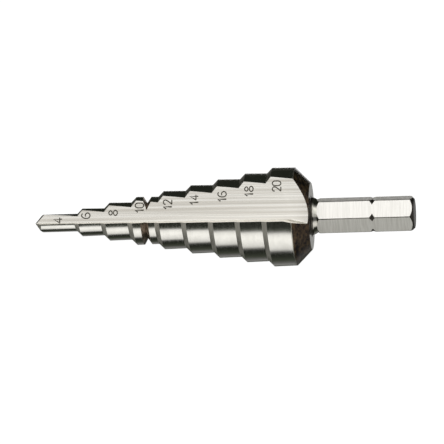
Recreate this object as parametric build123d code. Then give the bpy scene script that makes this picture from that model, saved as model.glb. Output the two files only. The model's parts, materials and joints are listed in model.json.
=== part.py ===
"""Step drill: one piece of tool steel, two straight flutes, a stepped cone and a hexagonal shank.

The drill is drawn along its own axis first: the tip is at the origin, +X runs to the shank, and the
two cutting edges lie in the XY plane, on +Y and on -Y. Everything that comes twice is made once and
turned half a turn about X. At the end the drill is laid on the floor as it comes to rest by itself:
on the rims of one flute, with the tip down and the other flute facing up.
"""
import os
from itertools import combinations
from math import cos, pi, radians, sin, tan

from build123d import *

# ---- driving dimensions, in millimetres and degrees ----

overall_length = 75.0          # from the tip to the end of the shank
body_length = 54.6             # from the tip to the flat rear face of the cone

# The steps. Diameters are those of the holes, measured at the front of each land.
tip_diameter = 4.0
diameter_rise = 2.0            # from one step to the next
step_count = 9                 # 4, 6, 8 ... 20 mm
tip_land_end = 7.6             # where the tip's land meets the first chamfer, at the cutting edge
step_pitch = 5.4               # from one chamfer to the next
chamfer_angle = 45.0           # between a chamfer and the axis
land_taper = 0.07              # radius lost along a land, so that it doesn't rub in the hole

# Relief. Every surface of a half is round about an axis of its own, moved off the drill's axis, so it
# falls away behind the cutting edge, inwards on the lands and backwards too on what faces the tip.
radial_relief = 0.2            # how far a land's own axis is moved
axial_relief = 0.5             # how much further for each unit of a surface's slope
relief_turn = 60.0             # direction of the move, counted from the cutting edge into the flute
parting_turn = 30.0            # where the halves meet, counted the same way: inside the open flute

# Rear of the cone.
rear_face_diameter = 13.3
rear_cone_angle = 45.0         # between the rear cone and the axis

# A V groove marks the land of one step.
groove_step = 4                # counted from the tip
groove_offset = 0.29           # from the middle of the land towards the shank, at the cutting edge
groove_depth = 1.25
groove_angle = 65.0
groove_lean_angle = 3.5        # between its own axis and the drill's, for the relief of its walls

# Flutes. Each is a straight V, cut along a line that climbs away from the axis, so the web between
# the flutes is thin at the tip and thick at the shank, and the V runs out on the rear cone. There the
# grinding wheel dips a little below the cutting face before it leaves the steel.
web_at_tip = 0.44              # thickness of the web between the flutes at the tip
flute_climb = 6.9              # between the flute's root and the axis
flute_angle = 97.4             # between the cutting face and the heel face
flute_root_radius = 0.12
dip_start = 50.2               # where the dip starts, from the tip
dip_angle = 12.6               # between the cutting face and the floor of the dip
dip_root_radius = 0.4

# Four-facet point. The lips are the front edges of the cutting faces.
point_angle = 118.0            # between the two lips
lip_relief_angle = 11.5        # how fast the facet behind a lip falls away
flank_angle = 43.0             # slope of the second facet, away from the XY plane
flank_lean_angle = 5.7         # how much the second facet faces the lip

# Neck and hexagonal shank.
across_flats = 6.35            # quarter-inch hexagon
hex_edge_radius = 0.2          # rounding of its long edges
collar_diameter = 7.3          # the round neck is widest next to the body
collar_length = 0.6
neck_root_radius = 0.5         # hollow rounding between the rear face and the collar
neck_diameter = 6.5            # and thinnest where the hexagon starts
neck_length = 1.27             # from the body to the hexagon
hex_lead_angle = 41.0          # between the axis and the cone that bevels the hexagon's corners there
hex_turn = 6.0                 # between a cutting edge and the nearest corner of the hexagon
end_face_diameter = 5.75
end_chamfer_angle = 45.0       # between the cone at the shank's end and the axis
notch_from_end = 8.2           # middle of the retaining notch, from the shank's end
notch_root_diameter = 6.6
notch_angle = 120.0

# ---- sizes that follow ----

cutting_radius = [(tip_diameter + diameter_rise * n) / 2 for n in range(step_count)]
largest_radius = cutting_radius[-1]
corner_radius = across_flats / 2 / cos(pi / 6)       # from the axis to a corner of the hexagon
clear_of_all = 2 * largest_radius                    # reach of a cutter that passes the whole drill
touch = 1e-4                                         # corners this near to the floor are on it


def land_end(step):
    """Where the land of a step meets the next chamfer."""
    return tip_land_end + step_pitch * step


def land_start(step):
    """Where the chamfer in front of a step reaches the step's full size."""
    rise = cutting_radius[step] - cutting_radius[step - 1] + land_taper
    return land_end(step - 1) + rise / tan(radians(chamfer_angle))


def section_of(*outline):
    """A face in a plane through the drill's axis, from points given as (along the axis, radius)."""
    points = [(along, 0, radius) for along, radius in outline]
    return make_face(Polyline(*points, close=True))


def ring(*outline):
    """A solid turned about the drill's axis from such points."""
    return revolve(section_of(*outline), Axis.X)


def rounded(section, corner, radius):
    """The section with one of its corners rounded."""
    return fillet(section.vertices().sort_by_distance(corner)[0], radius)


# ---- the stepped body ----

def relieved(along, radius, slope):
    """The inside of a relieved surface that has this radius here on the cutting edge at +Y.

    The slope is the radius gained for each millimetre towards the shank: nothing on a cylinder,
    more than nothing on what faces the tip.
    """
    turn = radians(relief_turn)
    shift = radial_relief + axial_relief * slope
    own_radius = radius - shift * cos(turn)          # the cutting edge keeps its size

    def radius_at(place):
        return own_radius + slope * (place - along)

    front, rear = 0, body_length
    if radius_at(front) > 0:
        outline = [(front, 0), (front, radius_at(front))]
    else:
        outline = [(along - own_radius / slope, 0)]
    if radius_at(rear) > 0:
        outline += [(rear, radius_at(rear)), (rear, 0)]
    else:
        outline += [(along - own_radius / slope, 0)]
    return Pos(0, shift * cos(turn), -shift * sin(turn)) * ring(*outline)


def groove_cutter():
    """A V ring about the land's own axis, leant so that the groove moves back behind the edge."""
    turn = radians(relief_turn)
    lean = radians(groove_lean_angle)
    step = groove_step - 1
    edge_root = cutting_radius[step] - groove_depth
    middle = (land_start(step) + land_end(step)) / 2 + groove_offset
    origin = (middle + edge_root * sin(lean) * cos(turn), radial_relief * cos(turn),
              -radial_relief * sin(turn))
    own_axis = Plane(origin, x_dir=(cos(lean), sin(lean) * cos(turn), -sin(lean) * sin(turn)),
                     z_dir=(0, sin(turn), cos(turn)))
    own_root = edge_root - radial_relief * cos(turn)
    reach = 2 * groove_depth
    half_width = reach * tan(radians(groove_angle / 2))
    return own_axis.location * ring((-half_width, own_root + reach), (0, own_root),
                                    (half_width, own_root + reach))


def relieved_half():
    """The half whose cutting edge is on +Y, with all its steps and its groove."""
    half = relieved(0, cutting_radius[0], 0)
    for step in range(1, step_count):
        fall = land_taper / (land_end(step) - land_start(step))
        land = relieved(land_start(step), cutting_radius[step], -fall)
        chamfer = relieved(land_start(step), cutting_radius[step], tan(radians(chamfer_angle)))
        half += land & chamfer
    half -= groove_cutter()
    turn = radians(parting_turn)
    parting = Plane((0, 0, 0), x_dir=(1, 0, 0), z_dir=(0, sin(turn), cos(turn)))
    return split(half, bisect_by=parting, keep=Keep.TOP)


def rear_cone():
    """The turned envelope that gives the body its rear cone and its flat rear face."""
    rear_radius = rear_face_diameter / 2
    cone_length = (clear_of_all - rear_radius) / tan(radians(rear_cone_angle))
    return ring((0, 0), (0, clear_of_all), (body_length - cone_length, clear_of_all),
                (body_length, rear_radius), (body_length, 0))


def flute_cutter():
    """The V that opens towards -Y, between the cutting face in the XY plane and the heel face.

    The dip at its rear is the same V, turned in the plane of the heel face.
    """
    climb = radians(flute_climb)
    heel = radians(flute_angle)
    root = Plane(origin=(0, -web_at_tip / 2, 0), x_dir=(-sin(climb), -cos(climb), 0),
                 z_dir=(-cos(climb), sin(climb), 0))         # faces the tip, its own Y is up
    section = make_face(Polyline((0, 0), (clear_of_all, 0), (clear_of_all, clear_of_all),
                                 (cos(heel) * clear_of_all, sin(heel) * clear_of_all), close=True))
    behind = root.offset(-body_length - tip_land_end)
    straight = behind * extrude(rounded(section, (0, 0, 0), flute_root_radius), amount=overall_length)
    dip = behind * extrude(rounded(section, (0, 0, 0), dip_root_radius), amount=overall_length)
    into_heel = root.y_dir * cos(heel) - root.x_dir * sin(heel)
    pivot = (dip_start, -web_at_tip / 2 - dip_start * tan(climb), 0)
    return straight, dip.rotate(Axis(pivot, into_heel), dip_angle)


def point_facets():
    """Planes of the four-facet point, as the solid's side of each."""
    lip = (1 / tan(radians(point_angle / 2)), tan(radians(lip_relief_angle)))
    flank = (-tan(radians(flank_lean_angle)), tan(radians(flank_angle)))
    for side in (1, -1):
        for slope_y, slope_z in (lip, flank):
            yield Plane((0, 0, 0), z_dir=(1, -side * slope_y, -side * slope_z))


def stepped_body():
    half = relieved_half()
    body = half + Rot(180, 0, 0) * half
    body = body & rear_cone()
    for cutter in flute_cutter():
        body -= cutter
        body -= Rot(180, 0, 0) * cutter
    for facet in point_facets():
        body = split(body, bisect_by=facet, keep=Keep.TOP)
    return body


# ---- the shank ----

def neck():
    """The round neck, a collar and a cone, with a hollow rounding on to the rear face."""
    collar_radius = collar_diameter / 2
    foot_radius = collar_radius + 2 * neck_root_radius
    foot = body_length - neck_root_radius
    section = section_of((foot, 0), (foot, foot_radius), (body_length, foot_radius),
                         (body_length, collar_radius), (body_length + collar_length, collar_radius),
                         (body_length + neck_length, neck_diameter / 2), (body_length + neck_length, 0))
    return revolve(rounded(section, (body_length, 0, collar_radius), neck_root_radius), Axis.X)


def turned_shank():
    """What turning leaves of the hexagon: the bevels at both ends and the notch."""
    front = body_length + neck_length
    front_radius = neck_diameter / 2
    lead = (corner_radius - front_radius) / tan(radians(hex_lead_angle))
    end_radius = end_face_diameter / 2
    end_chamfer = (corner_radius - end_radius) / tan(radians(end_chamfer_angle))
    notch_radius = notch_root_diameter / 2
    notch = overall_length - notch_from_end
    half_notch = (corner_radius - notch_radius) * tan(radians(notch_angle / 2))
    return ring((front, 0), (front, front_radius), (front + lead, corner_radius),
                (notch - half_notch, corner_radius), (notch, notch_radius),
                (notch + half_notch, corner_radius),
                (overall_length - end_chamfer, corner_radius), (overall_length, end_radius),
                (overall_length, 0))


def shank():
    """A hexagonal bar on a round neck."""
    flats = Plane((body_length + neck_length, 0, 0), x_dir=(0, 1, 0), z_dir=(1, 0, 0))
    outline = RegularPolygon(corner_radius, 6)
    outline = fillet(outline.vertices(), hex_edge_radius)
    hexagon = Rot(hex_turn, 0, 0) * (flats * outline)
    bar = extrude(hexagon, amount=overall_length, dir=(1, 0, 0))
    return neck() + (bar & turned_shank())


def drill_on_its_axis():
    return stepped_body() + shank()


# ---- at rest on the floor ----

def resting_plane(drill):
    """The floor under the flute that opens towards +Y and -Z, with +X along the drill.

    It holds three corners of that flute's rims, with every other corner above it and the drill's
    centre of mass over the triangle between them.
    """
    centre = drill.center(CenterOf.MASS)
    corners = [vertex.center() for vertex in drill.vertices()]
    rims = [corner for corner in corners if corner.Y > 0 and corner.Z < touch]
    for a, b, c in combinations(rims, 3):
        up = (b - a).cross(c - a)
        if up.length < touch:
            continue
        up = up.normalized() if up.dot(centre - a) > 0 else -up.normalized()
        turns = [(q - p).cross(centre - p).dot(up) for p, q in ((a, b), (b, c), (c, a))]
        stable = min(turns) > 0 or max(turns) < 0
        if stable and all((corner - a).dot(up) > -touch for corner in corners):
            return Plane(a, x_dir=Vector(1, 0, 0) - up * up.X, z_dir=up)
    raise ValueError("the drill has no rest on this flute")


drill = drill_on_its_axis()
drill = resting_plane(drill).location.inverse() * drill
box = drill.bounding_box()
drill = Pos(-box.center().X, -box.center().Y, -box.min.Z) * drill

os.makedirs("parts", exist_ok=True)
export_step(drill, "parts/step_drill.step")
print(f"step_drill: {drill.volume:.0f} mm3, {drill.bounding_box()}")
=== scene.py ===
# %% [markdown]
# # A step drill in Blender
#
# The object is a step drill: one piece of ground tool steel with nine stepped lands, two straight
# flutes and a hexagonal shank. Its solid comes from the CAD side. This lesson dresses it: a merged copy
# of the solid, the size numbers cut into one flute, twelve finishes of steel, and a studio whose
# reflections draw the bands that make steel look like steel.

# %% Imports and the frame
import json
from math import asin, atan2, cos, degrees, pi, radians, sin, tan

import bmesh
import bpy
from mathutils import Matrix, Vector


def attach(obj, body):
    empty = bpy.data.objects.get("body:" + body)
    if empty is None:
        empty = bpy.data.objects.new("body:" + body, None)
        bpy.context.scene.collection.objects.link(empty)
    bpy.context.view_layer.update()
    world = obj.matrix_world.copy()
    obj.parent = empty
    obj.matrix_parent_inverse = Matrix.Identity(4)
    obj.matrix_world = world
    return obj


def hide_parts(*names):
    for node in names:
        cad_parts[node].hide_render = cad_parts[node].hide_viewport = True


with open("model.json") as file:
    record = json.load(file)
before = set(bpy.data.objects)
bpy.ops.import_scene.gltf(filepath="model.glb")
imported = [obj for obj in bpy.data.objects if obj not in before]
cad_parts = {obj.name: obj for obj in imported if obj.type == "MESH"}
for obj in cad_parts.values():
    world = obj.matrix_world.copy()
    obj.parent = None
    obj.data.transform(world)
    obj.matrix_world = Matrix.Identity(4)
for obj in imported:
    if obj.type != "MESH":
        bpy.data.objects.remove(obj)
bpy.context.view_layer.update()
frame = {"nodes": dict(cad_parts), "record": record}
MM = 0.001
solid = frame["nodes"]["step_drill"]

# %% [markdown]
# ## Where the drill lies
#
# The drill lies on the rims of one flute, so its axis rises a little towards the shank and it is rolled
# about that axis. Everything on it is easier to place in its own frame: the tip at the origin, +X along
# the axis, and the two cutting edges on +Y and -Y. The shank's mount gives the axis; only the roll is a
# number of its own. Two matrices then lead from one frame to the other.

# %% The drill's own frame
drill_length = 75 * MM
roll = radians(-57.81)           # about the axis, from where the two cutting edges lie level

mounts = {mount["name"]: mount for mount in frame["record"]["mounts"]}
axis = Vector(mounts["shank_end"]["axis"]).normalized()
tip = Vector(mounts["shank_end"]["pos_m"]) - axis * drill_length
rise = asin(axis.z)
turn_to_room = Matrix.Rotation(-rise, 4, "Y") @ Matrix.Rotation(roll, 4, "X")
own_to_room = Matrix.Translation(tip) @ turn_to_room
room_to_own = own_to_room.inverted()
print("tip at", [round(value / MM, 2) for value in tip], "mm, axis rises", round(degrees(rise), 2), "deg")

# %% [markdown]
# ## Finishes
#
# All of it is steel, so the finishes differ in how the surface was cut: the flutes are ground along the
# drill, the lands and the hexagon across it, the rear cone is left dark from hardening, under a film of
# oil, and the numbers are engraved. Three of them are painted shade: a darker copy for two flats of the
# hexagon, nearly black for its rounded edges, and dark for the bevels, the notch and the neck's foot. A
# picture of each could be wrapped round the drill, but a few nodes do it better: noise stretched along
# one direction gives grinding lines at any scale, and the same noise moves the colour, the roughness and
# the bump together, as real scratches do. A Mapping node turns the pattern into the drill's own frame, so
# that "along" and "across" mean the same on every finish. The flutes climb away from the axis, each to
# its own side, so their pattern is folded over the axis first and then turned by the climb: that keeps
# the lines straight from one end of a flute to the other.

# %% Coordinates that lie along the drill
flute_climb = radians(6.9)       # between a flute's root and the axis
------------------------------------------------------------
▸ Goal
Take the listing above and repeat exactly the lines from the one containing "drill = drill_on_its_axis()" through the one containing "obj.matrix_parent_inverse = Matrix.Identity(4)", both included.

▸ Reply
drill = drill_on_its_axis()
drill = resting_plane(drill).location.inverse() * drill
box = drill.bounding_box()
drill = Pos(-box.center().X, -box.center().Y, -box.min.Z) * drill

os.makedirs("parts", exist_ok=True)
export_step(drill, "parts/step_drill.step")
print(f"step_drill: {drill.volume:.0f} mm3, {drill.bounding_box()}")
=== scene.py ===
# %% [markdown]
# # A step drill in Blender
#
# The object is a step drill: one piece of ground tool steel with nine stepped lands, two straight
# flutes and a hexagonal shank. Its solid comes from the CAD side. This lesson dresses it: a merged copy
# of the solid, the size numbers cut into one flute, twelve finishes of steel, and a studio whose
# reflections draw the bands that make steel look like steel.

# %% Imports and the frame
import json
from math import asin, atan2, cos, degrees, pi, radians, sin, tan

import bmesh
import bpy
from mathutils import Matrix, Vector


def attach(obj, body):
    empty = bpy.data.objects.get("body:" + body)
    if empty is None:
        empty = bpy.data.objects.new("body:" + body, None)
        bpy.context.scene.collection.objects.link(empty)
    bpy.context.view_layer.update()
    world = obj.matrix_world.copy()
    obj.parent = empty
    obj.matrix_parent_inverse = Matrix.Identity(4)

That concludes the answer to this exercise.